The second space is the skate park, which also features a small seating area so friends can hang out and watch each other perfect their tricks and on-site equipment to use in the skate park, including some inline skates in some basic sizes, skateboards, scooters, helmets, and pads. Skaters are also welcome to bring their own boards, skates, and scooters.
The third space is currently unfinished and offers room for expansion. DeHart isn’t yet set on what he plans to do with that area. “We can either expand the skate park or create something back here as a third option for people,” he said. “I’ve been tossing around a lot of ideas, like a gymnastics area, something kind of fun like that, or a lot of kids are into parkour. They just like jump around at parks and stuff, do flips off of things. It’s kind of cool. They run around, climb buildings and things, it’s kind of a fun underground sport.” [For those unfamiliar with the term, parkour is an athletic endeavor, traversing natural or man-made obstacles, often in an urban environment, as quickly and skillfully as possible by running, jumping, rolling, climbing, vaulting, leaping, etc., all with the human body and without equipment. It was largely inspired by moves shown in video games and action movies (picture leaping over the back of the couch or leaping between buildings, running partway up the side of a wall and doing a flip, etc. as examples) and has now become a fun and competitive sport.]
DeHart said he also owns part of the vacant lot next door, so expanding the building itself could be an option in the future, as well.
DeHart, who is from Antigo, also owns Funtime Antigo, a similar facility in that city which he has owned for three years. “The gaming area is bigger there [in the Antigo location] but the skate park is smaller, and here the skate park is bigger but the gaming area is smaller,” he said.
DeHart said he had been considering expanding his business into other communities, adding facilities in cities like Merrill, Rhinelander, and Shawano, and hopes to create additional facilities down the road.

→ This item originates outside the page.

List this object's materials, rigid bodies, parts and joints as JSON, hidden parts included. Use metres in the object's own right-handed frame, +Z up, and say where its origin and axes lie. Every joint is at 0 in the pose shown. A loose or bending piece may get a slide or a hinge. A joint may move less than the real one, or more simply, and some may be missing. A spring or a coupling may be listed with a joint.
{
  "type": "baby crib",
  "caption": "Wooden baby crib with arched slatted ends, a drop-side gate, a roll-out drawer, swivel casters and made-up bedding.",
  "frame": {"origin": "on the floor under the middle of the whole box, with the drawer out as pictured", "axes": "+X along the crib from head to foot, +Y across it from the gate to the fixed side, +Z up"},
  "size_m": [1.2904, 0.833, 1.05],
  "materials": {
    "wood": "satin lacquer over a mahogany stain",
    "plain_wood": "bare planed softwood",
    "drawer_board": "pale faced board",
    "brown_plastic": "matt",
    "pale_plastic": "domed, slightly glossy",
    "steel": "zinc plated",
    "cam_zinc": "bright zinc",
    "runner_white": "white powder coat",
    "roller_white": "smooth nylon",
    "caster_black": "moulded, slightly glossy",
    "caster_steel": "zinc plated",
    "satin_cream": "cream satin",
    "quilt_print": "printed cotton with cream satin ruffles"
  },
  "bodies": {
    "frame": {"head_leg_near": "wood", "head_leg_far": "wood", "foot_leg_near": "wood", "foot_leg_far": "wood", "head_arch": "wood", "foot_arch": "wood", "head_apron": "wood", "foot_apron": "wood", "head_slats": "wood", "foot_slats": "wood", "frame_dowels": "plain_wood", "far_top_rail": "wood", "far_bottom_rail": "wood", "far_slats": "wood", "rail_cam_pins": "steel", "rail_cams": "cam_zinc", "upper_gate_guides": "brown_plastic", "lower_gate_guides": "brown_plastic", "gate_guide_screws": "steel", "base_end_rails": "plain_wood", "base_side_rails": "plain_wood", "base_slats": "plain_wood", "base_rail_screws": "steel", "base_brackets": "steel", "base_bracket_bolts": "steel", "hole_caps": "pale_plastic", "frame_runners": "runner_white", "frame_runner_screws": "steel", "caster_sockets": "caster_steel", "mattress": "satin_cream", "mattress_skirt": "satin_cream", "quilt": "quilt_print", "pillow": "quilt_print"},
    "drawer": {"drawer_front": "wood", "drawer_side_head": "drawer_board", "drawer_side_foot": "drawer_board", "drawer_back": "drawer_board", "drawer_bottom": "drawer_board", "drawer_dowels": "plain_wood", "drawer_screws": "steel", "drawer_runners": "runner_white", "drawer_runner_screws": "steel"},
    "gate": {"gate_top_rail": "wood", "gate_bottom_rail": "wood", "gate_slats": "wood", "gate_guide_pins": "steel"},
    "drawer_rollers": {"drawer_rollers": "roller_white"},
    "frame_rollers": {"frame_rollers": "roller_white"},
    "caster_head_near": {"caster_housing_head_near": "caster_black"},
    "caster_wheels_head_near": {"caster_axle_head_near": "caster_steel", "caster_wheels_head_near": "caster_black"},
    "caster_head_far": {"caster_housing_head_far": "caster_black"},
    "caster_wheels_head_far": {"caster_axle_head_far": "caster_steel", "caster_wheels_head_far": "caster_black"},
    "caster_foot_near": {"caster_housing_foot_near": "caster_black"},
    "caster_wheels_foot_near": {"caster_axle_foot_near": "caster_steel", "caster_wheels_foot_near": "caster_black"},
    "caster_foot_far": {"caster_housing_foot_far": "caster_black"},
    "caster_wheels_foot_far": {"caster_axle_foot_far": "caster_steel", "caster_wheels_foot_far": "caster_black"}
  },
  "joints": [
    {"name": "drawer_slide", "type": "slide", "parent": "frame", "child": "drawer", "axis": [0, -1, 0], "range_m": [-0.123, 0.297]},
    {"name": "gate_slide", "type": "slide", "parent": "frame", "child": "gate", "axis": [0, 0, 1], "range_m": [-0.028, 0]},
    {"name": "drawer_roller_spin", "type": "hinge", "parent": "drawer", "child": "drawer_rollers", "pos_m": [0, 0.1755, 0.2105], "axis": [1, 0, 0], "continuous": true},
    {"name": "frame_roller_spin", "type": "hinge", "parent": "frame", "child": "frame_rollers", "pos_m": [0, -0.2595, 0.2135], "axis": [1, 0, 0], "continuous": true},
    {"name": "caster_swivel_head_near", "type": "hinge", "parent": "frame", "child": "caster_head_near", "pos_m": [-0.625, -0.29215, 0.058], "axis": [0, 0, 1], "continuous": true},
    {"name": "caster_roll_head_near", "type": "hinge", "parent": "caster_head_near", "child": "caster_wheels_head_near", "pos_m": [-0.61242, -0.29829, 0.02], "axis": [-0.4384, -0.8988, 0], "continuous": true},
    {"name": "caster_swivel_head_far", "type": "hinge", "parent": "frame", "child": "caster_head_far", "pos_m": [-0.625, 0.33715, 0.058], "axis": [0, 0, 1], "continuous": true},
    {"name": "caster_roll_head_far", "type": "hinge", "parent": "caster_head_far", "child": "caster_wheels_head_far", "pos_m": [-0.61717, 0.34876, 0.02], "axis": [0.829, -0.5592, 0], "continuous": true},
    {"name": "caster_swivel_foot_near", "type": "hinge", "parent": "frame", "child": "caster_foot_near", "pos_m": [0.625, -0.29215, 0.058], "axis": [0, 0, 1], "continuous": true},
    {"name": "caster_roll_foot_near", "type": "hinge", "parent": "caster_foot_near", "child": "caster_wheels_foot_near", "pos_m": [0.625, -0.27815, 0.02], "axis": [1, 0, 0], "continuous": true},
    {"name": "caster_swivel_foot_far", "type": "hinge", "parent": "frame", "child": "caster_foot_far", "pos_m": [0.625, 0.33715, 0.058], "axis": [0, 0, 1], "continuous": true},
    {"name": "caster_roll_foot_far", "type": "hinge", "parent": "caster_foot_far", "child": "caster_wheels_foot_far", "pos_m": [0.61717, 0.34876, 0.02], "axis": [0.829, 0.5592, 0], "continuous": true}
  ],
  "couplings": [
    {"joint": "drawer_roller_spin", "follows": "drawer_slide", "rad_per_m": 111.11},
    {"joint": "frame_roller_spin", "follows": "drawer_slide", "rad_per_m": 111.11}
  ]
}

Merrill is the first such expansion.
Originally, another owner had acquired the Merrill building and started to construct an indoor skate park in the facility. That owner’s original intent was to create a skate shop and skate park, DeHart said, but the project came to a hault when he didn’t have the funding to complete the rest of the project. At the onset of the other owner’s project, “When I heard that this guy was trying to open up a skate park in Merrill,” DeHart’s intent was “Cool, I’d like to collaborate with this guy and do events together.”
When he realized the project had fallen through and the building was up for sale, he thought, “I can’t let a skate park like this go to waste,” DeHart said.
“I bought the building, kept the skate park, finished it up, and then added the gaming,” he said. He purchased the building in early 2022 and “It took us about year and a half to get the rest of the building ready for occupancy.”
Maximum occupancy for the entire building is 49 people, but 20-25 people is more ideal “to really enjoy the place,” DeHart said. “More than that would be too crowded.”
The skate park area can accommodate a maximum of four skating at the same time for safety, he said.
Funtime Action Center is open Monday through Saturday from 2 p.m. to 8 p.m. and is also available to book for private parties, including on Sundays, for groups. The cost is $4 per hour for skating, $4 per hour for virtual reality, $2 per hour for pc and console gaming, or customers can buy an all-day pass for $10 to do a mix of any activities. Membership options, including one-month, three-month, and six-month memberships, are also available.
DeHart said he’s been pleasantly surprised at how well business is going already after being open just weeks. “I’ve been surprised. We’ve barely had any days without customers. Since we’ve opened, it’s actually been pretty busy. Things here are almost comparable to a day in Antigo, from day one.”
Groups of four to six people often come in together, but individual customers also come in alone, he said.
While the indoor skate parks aren’t DeHart’s primary source of income, they are one of his passions.
“These are side projects that me and my friends put together,” he said. While he is the sole owner of the business, his friends have been instrumental in helping and with ideas. Robert Smith was a behind-the-scenes co-founder, DeHart said.
“We started out as like a skate team back in 2007. He and I … founded the skate team and did videos like YouTube and stuff and traveled around skating … and we decided eventually to kind of create a headquarters for ourselves.”
It was really “just for fun, just getting people together and out and riding, different age groups … taking little field trips, I guess,” he said. “We got to meet some skaters around the country … We got to meet the Braille Team, they’re kind of a well-known team out in California.”
“We used to come to Merrill just to skate, to try out different skate parks and stuff, and we had some friends over here, and we heard that there was a really good skate community here,” DeHart said. Now his business is integral to that skate community and provides an opportunity for more people to explore and embrace the skating and skateboard culture here in Merrill.